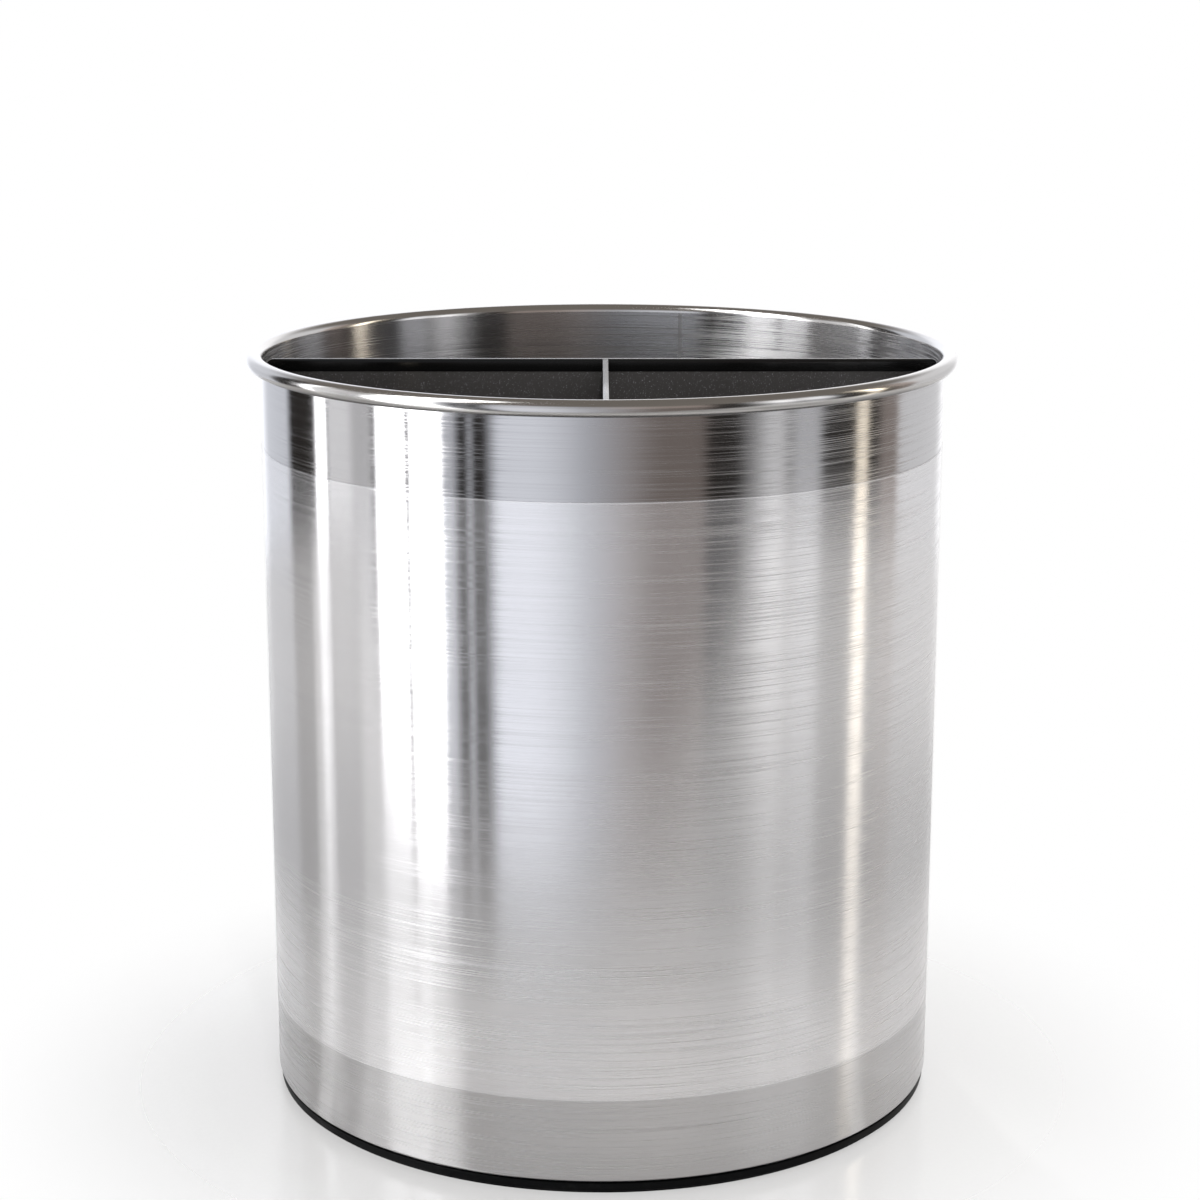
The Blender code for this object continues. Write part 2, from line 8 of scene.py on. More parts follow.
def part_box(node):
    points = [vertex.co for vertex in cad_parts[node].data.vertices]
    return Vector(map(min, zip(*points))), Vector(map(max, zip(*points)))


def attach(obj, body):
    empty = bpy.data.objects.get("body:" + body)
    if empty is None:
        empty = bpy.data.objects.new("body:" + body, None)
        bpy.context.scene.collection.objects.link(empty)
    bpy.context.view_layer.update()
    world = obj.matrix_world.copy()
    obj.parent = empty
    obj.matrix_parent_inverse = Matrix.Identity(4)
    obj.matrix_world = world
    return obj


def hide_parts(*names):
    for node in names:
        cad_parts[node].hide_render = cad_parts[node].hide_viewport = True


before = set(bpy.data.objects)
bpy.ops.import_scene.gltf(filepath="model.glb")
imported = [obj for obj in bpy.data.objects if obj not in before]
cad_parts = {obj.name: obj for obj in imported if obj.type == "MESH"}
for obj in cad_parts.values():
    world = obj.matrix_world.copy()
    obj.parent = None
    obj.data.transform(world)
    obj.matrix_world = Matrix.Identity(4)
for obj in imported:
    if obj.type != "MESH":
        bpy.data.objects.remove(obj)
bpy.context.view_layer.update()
• • • • •
*GIVEN TASK:* Repeat, without change, each line of the data above from the one that contains "in imported if" through the final line, counting both.

*SOLUTION FOR THIS TASK:*
cad_parts = {obj.name: obj for obj in imported if obj.type == "MESH"}
for obj in cad_parts.values():
    world = obj.matrix_world.copy()
    obj.parent = None
    obj.data.transform(world)
    obj.matrix_world = Matrix.Identity(4)
for obj in imported:
    if obj.type != "MESH":
        bpy.data.objects.remove(obj)
bpy.context.view_layer.update()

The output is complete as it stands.